Are aphid-resistant GM crops likely to be effective, and environmentally and evolutionarily sustainable?

Rationale
This exciting, multidisciplinary project will investigate the interplay among volatile-producing plants, crop pests and their natural enemies, and tests whether aphid-resistant GM crops are effective, and environmentally and evolutionarily sustainable. Sustainably increasing food production means intensifying the yield of production systems, while preserving in the long-term the environmental resources and ecosystem services they rely on. One way to improve crop production with a fixed amount of resources is to more effectively resist major yield-reducing crop pests such as aphids. Recent research has demonstrated the feasibility of genetically engineering important crop plants (wheat), to produce aphid alarm pheromones ((E)-ß-farnesene) naturally emitted by some plants as a defensive lure against aphids (Yu et al. 2012). The use of aphid-resistant genetically modified crops has potential benefits, but there are also concerns about the likely effectiveness of the proposed technique in the short- and long-term. For example, aphid alarm pheromone is used as a kairomone by aphid predators such as ladybirds to locate resource patches in the landscape (Francis et al. 2004). The indirect impacts of (E)-ß-farnesene-producing GM wheat on natural enemies of aphids such as ladybirds is currently unknown, but such indirect impacts may result in undesirable ecosystem consequences of GM wheat.
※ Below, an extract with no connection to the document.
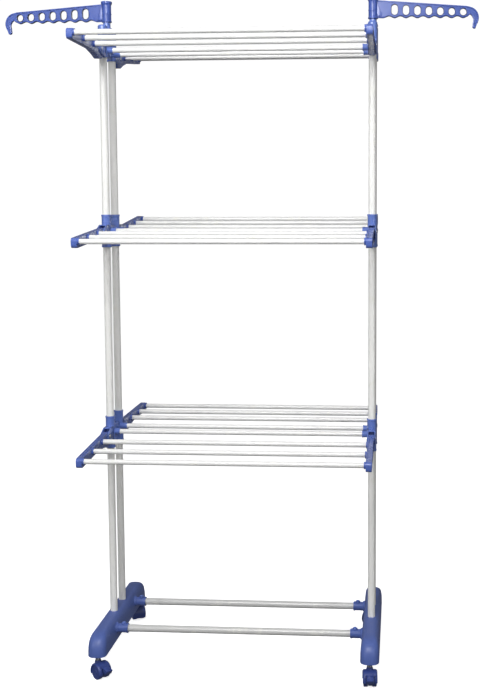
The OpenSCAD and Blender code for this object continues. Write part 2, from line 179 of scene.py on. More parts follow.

The project will therefore investigate relationships between pheromone-emitting GM wheat and ladybirds as an experimental system to identify risks of disrupting coevolved plant-pest-natural enemy systems. The student will test whether pests and their predators may evolve to ignore volatile cues in GM systems because the signals produced by these plans are ‘dishonest’. For example, an unintended effect of decoupling the cues normally used by predators to locate prey from actual prey availability may be that response to the kairomone becomes counter-selected in the ladybird predator, reducing the effectiveness of natural enemies in protecting both GM and non-GM crops against aphids. Furthermore, the student will evaluate whether widespread deployment of aphid-resistant crops – luring aphid predators to low-resource patches – could result in a decline of predator populations through a process known as “ecological trap” (Schlaepfer et al. 2002). In the longer term, evolutionary responses may be expected in the pest, as seen with resistance to pesticides – aphids are expected to stop responding to the alarm pheromone, reducing the effectiveness GM crops.
Workplan
The student will 1) Estimate evolutionary potential of laboratory-reared aphids’ and ladybirds’ behavioural response to pheromone, using an experimental evolution approach in controlled conditions; 2) Carry out behavioural experiments to characterise aphid and ladybird movements in response to different mixing proportions of pheromone-producing and non-producing plants; 3) Use individual-based modelling to integrate experimental data and simulate a plant-pest-natural enemy system, allowing the prediction of population and micro-evolutionary responses under different scenarios of GM crop deployment in the landscape.
Skills development
By pursuing these complementary approaches, the student will tackle key fundamental questions about the role of coevolution in trophic systems and critically evaluate an economically-important GM crop that is currently under active research and development. The student will be able to develop a broad range of skills by working with a team of researchers contributing cutting-edge expertise in data integration and individual based modelling of agricultural systems (Dr. Cornulier; Prof. Travis), plant communication (Prof. Johnson), animal behaviour (Dr Lucy Gilbert, JHI) and experimental evolution in crop pests (Dr. Lancaster). We will provide training in experimental design, basic and advanced data analysis and programming, plant and invertebrate ecology, chemical ecology, and mathematical modelling. The project will be based at the University of Aberdeen, where the student will benefit from local interaction with scientists at James Hutton Institute and Rowett Institute of Nutrition and Health, as well as a thriving U. of Aberdeen-based community of postgraduate students, postdocs, and faculty in ecology and plant and soil sciences.